## Start Provided data
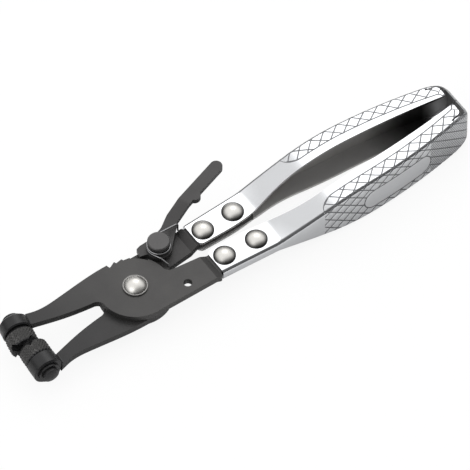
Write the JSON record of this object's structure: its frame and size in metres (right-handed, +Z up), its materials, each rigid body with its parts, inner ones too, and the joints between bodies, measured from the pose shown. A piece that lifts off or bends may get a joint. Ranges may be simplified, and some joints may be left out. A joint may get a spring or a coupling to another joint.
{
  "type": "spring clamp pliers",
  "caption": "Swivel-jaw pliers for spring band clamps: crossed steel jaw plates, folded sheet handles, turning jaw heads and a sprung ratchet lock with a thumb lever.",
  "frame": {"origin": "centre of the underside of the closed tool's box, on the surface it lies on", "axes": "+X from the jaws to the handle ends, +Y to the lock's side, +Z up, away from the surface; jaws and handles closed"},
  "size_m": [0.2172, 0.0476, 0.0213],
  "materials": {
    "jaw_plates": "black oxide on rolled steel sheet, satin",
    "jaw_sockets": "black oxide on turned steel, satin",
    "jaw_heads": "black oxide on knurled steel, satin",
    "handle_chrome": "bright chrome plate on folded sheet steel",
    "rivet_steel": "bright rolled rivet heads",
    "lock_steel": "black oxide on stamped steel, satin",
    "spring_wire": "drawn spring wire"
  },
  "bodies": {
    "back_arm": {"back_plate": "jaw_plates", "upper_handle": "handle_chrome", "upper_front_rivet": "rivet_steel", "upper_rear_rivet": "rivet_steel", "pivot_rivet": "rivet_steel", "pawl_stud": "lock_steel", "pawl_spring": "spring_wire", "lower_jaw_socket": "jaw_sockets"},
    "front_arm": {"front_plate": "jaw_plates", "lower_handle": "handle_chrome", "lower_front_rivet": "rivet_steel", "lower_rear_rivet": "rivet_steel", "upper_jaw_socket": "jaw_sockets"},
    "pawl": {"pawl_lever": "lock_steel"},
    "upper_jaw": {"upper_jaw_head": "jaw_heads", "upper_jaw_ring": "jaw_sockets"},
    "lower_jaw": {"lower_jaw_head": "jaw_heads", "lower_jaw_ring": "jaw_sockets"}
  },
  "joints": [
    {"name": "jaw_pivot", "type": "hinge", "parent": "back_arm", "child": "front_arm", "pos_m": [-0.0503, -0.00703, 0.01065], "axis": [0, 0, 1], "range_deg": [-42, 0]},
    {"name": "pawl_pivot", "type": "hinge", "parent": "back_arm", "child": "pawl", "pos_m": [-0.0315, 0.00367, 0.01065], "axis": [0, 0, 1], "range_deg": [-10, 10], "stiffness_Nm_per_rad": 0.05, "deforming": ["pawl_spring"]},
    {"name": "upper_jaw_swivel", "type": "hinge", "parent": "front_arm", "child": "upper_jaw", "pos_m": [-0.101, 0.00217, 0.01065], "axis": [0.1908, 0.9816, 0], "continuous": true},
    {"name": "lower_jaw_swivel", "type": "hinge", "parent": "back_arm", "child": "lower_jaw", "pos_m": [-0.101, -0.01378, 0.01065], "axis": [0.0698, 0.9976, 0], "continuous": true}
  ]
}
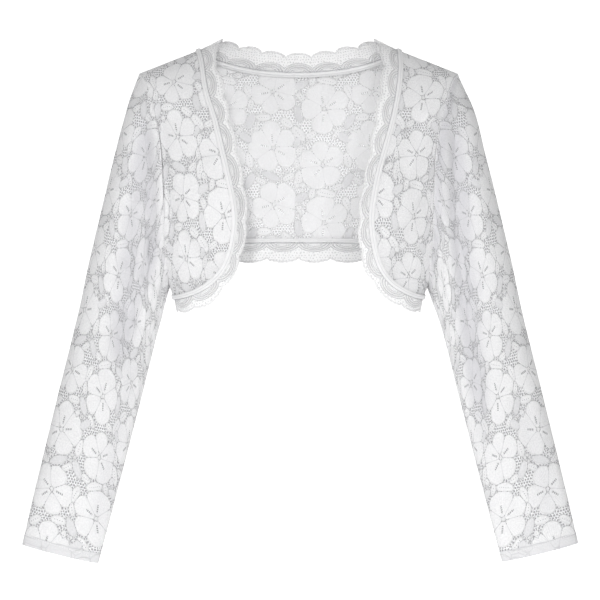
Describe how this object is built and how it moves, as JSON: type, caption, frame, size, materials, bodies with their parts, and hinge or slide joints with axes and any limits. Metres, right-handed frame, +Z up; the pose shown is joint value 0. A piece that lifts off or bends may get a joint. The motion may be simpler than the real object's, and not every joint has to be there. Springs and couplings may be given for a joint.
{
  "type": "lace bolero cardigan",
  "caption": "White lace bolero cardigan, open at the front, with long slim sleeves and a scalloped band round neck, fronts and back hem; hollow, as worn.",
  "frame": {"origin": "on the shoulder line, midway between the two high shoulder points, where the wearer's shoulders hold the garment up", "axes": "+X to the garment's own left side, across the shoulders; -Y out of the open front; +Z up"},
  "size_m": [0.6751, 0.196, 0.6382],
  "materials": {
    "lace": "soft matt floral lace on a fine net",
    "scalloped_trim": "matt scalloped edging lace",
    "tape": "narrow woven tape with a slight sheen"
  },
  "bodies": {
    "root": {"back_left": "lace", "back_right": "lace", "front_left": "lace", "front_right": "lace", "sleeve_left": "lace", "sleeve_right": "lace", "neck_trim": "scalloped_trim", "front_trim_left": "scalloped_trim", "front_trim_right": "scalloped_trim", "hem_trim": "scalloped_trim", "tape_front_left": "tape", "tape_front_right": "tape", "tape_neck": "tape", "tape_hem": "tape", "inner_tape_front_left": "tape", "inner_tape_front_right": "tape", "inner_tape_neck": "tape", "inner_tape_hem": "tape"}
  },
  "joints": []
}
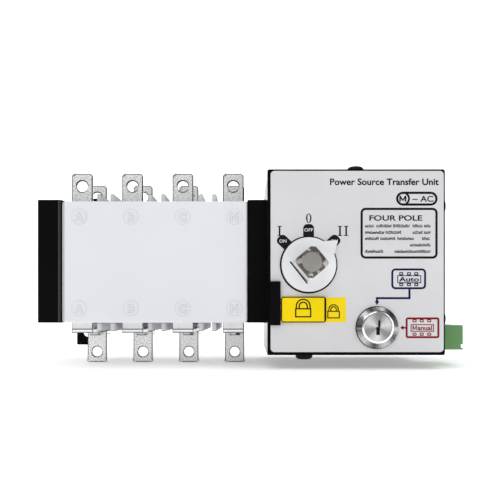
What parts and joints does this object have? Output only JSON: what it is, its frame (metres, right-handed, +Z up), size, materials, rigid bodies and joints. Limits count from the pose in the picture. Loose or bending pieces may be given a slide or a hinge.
## End Provided data
▶ _Exercise task_: Please output every record, keeping each line exact.

▶ _Task output_:
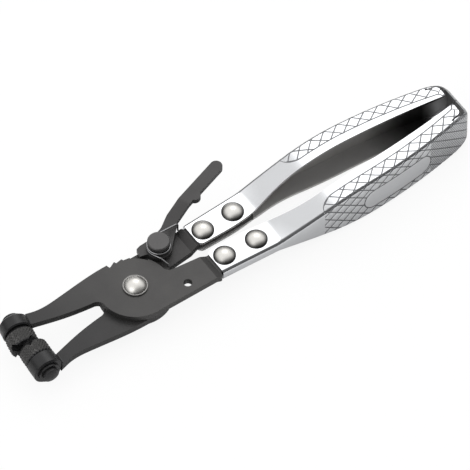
Write the JSON record of this object's structure: its frame and size in metres (right-handed, +Z up), its materials, each rigid body with its parts, inner ones too, and the joints between bodies, measured from the pose shown. A piece that lifts off or bends may get a joint. Ranges may be simplified, and some joints may be left out. A joint may get a spring or a coupling to another joint.
{
  "type": "spring clamp pliers",
  "caption": "Swivel-jaw pliers for spring band clamps: crossed steel jaw plates, folded sheet handles, turning jaw heads and a sprung ratchet lock with a thumb lever.",
  "frame": {"origin": "centre of the underside of the closed tool's box, on the surface it lies on", "axes": "+X from the jaws to the handle ends, +Y to the lock's side, +Z up, away from the surface; jaws and handles closed"},
  "size_m": [0.2172, 0.0476, 0.0213],
  "materials": {
    "jaw_plates": "black oxide on rolled steel sheet, satin",
    "jaw_sockets": "black oxide on turned steel, satin",
    "jaw_heads": "black oxide on knurled steel, satin",
    "handle_chrome": "bright chrome plate on folded sheet steel",
    "rivet_steel": "bright rolled rivet heads",
    "lock_steel": "black oxide on stamped steel, satin",
    "spring_wire": "drawn spring wire"
  },
  "bodies": {
    "back_arm": {"back_plate": "jaw_plates", "upper_handle": "handle_chrome", "upper_front_rivet": "rivet_steel", "upper_rear_rivet": "rivet_steel", "pivot_rivet": "rivet_steel", "pawl_stud": "lock_steel", "pawl_spring": "spring_wire", "lower_jaw_socket": "jaw_sockets"},
    "front_arm": {"front_plate": "jaw_plates", "lower_handle": "handle_chrome", "lower_front_rivet": "rivet_steel", "lower_rear_rivet": "rivet_steel", "upper_jaw_socket": "jaw_sockets"},
    "pawl": {"pawl_lever": "lock_steel"},
    "upper_jaw": {"upper_jaw_head": "jaw_heads", "upper_jaw_ring": "jaw_sockets"},
    "lower_jaw": {"lower_jaw_head": "jaw_heads", "lower_jaw_ring": "jaw_sockets"}
  },
  "joints": [
    {"name": "jaw_pivot", "type": "hinge", "parent": "back_arm", "child": "front_arm", "pos_m": [-0.0503, -0.00703, 0.01065], "axis": [0, 0, 1], "range_deg": [-42, 0]},
    {"name": "pawl_pivot", "type": "hinge", "parent": "back_arm", "child": "pawl", "pos_m": [-0.0315, 0.00367, 0.01065], "axis": [0, 0, 1], "range_deg": [-10, 10], "stiffness_Nm_per_rad": 0.05, "deforming": ["pawl_spring"]},
    {"name": "upper_jaw_swivel", "type": "hinge", "parent": "front_arm", "child": "upper_jaw", "pos_m": [-0.101, 0.00217, 0.01065], "axis": [0.1908, 0.9816, 0], "continuous": true},
    {"name": "lower_jaw_swivel", "type": "hinge", "parent": "back_arm", "child": "lower_jaw", "pos_m": [-0.101, -0.01378, 0.01065], "axis": [0.0698, 0.9976, 0], "continuous": true}
  ]
}
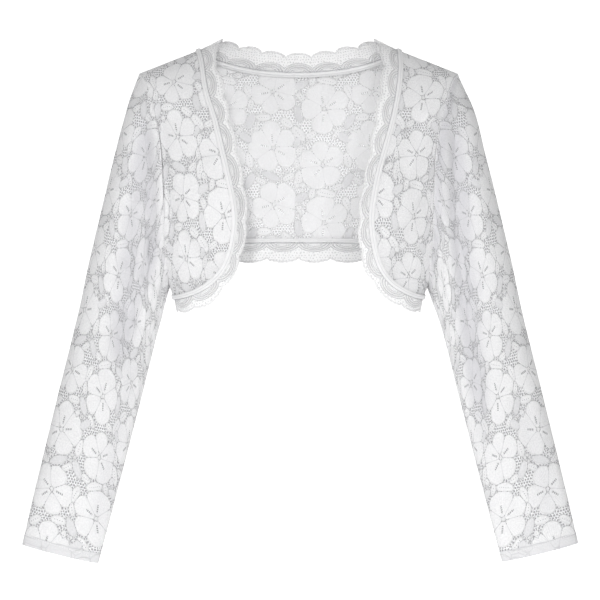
Describe how this object is built and how it moves, as JSON: type, caption, frame, size, materials, bodies with their parts, and hinge or slide joints with axes and any limits. Metres, right-handed frame, +Z up; the pose shown is joint value 0. A piece that lifts off or bends may get a joint. The motion may be simpler than the real object's, and not every joint has to be there. Springs and couplings may be given for a joint.
{
  "type": "lace bolero cardigan",
  "caption": "White lace bolero cardigan, open at the front, with long slim sleeves and a scalloped band round neck, fronts and back hem; hollow, as worn.",
  "frame": {"origin": "on the shoulder line, midway between the two high shoulder points, where the wearer's shoulders hold the garment up", "axes": "+X to the garment's own left side, across the shoulders; -Y out of the open front; +Z up"},
  "size_m": [0.6751, 0.196, 0.6382],
  "materials": {
    "lace": "soft matt floral lace on a fine net",
    "scalloped_trim": "matt scalloped edging lace",
    "tape": "narrow woven tape with a slight sheen"
  },
  "bodies": {
    "root": {"back_left": "lace", "back_right": "lace", "front_left": "lace", "front_right": "lace", "sleeve_left": "lace", "sleeve_right": "lace", "neck_trim": "scalloped_trim", "front_trim_left": "scalloped_trim", "front_trim_right": "scalloped_trim", "hem_trim": "scalloped_trim", "tape_front_left": "tape", "tape_front_right": "tape", "tape_neck": "tape", "tape_hem": "tape", "inner_tape_front_left": "tape", "inner_tape_front_right": "tape", "inner_tape_neck": "tape", "inner_tape_hem": "tape"}
  },
  "joints": []
}
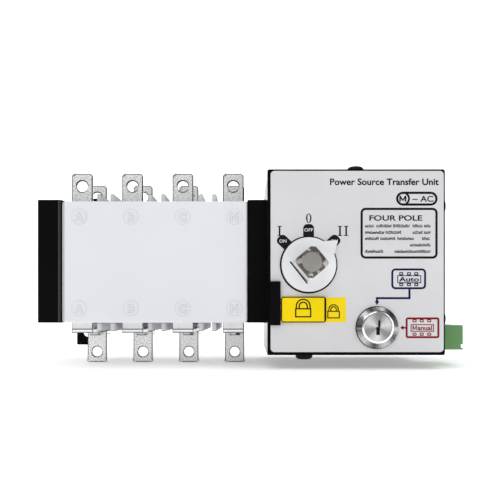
What parts and joints does this object have? Output only JSON: what it is, its frame (metres, right-handed, +Z up), size, materials, rigid bodies and joints. Limits count from the pose in the picture. Loose or bending pieces may be given a slide or a hinge.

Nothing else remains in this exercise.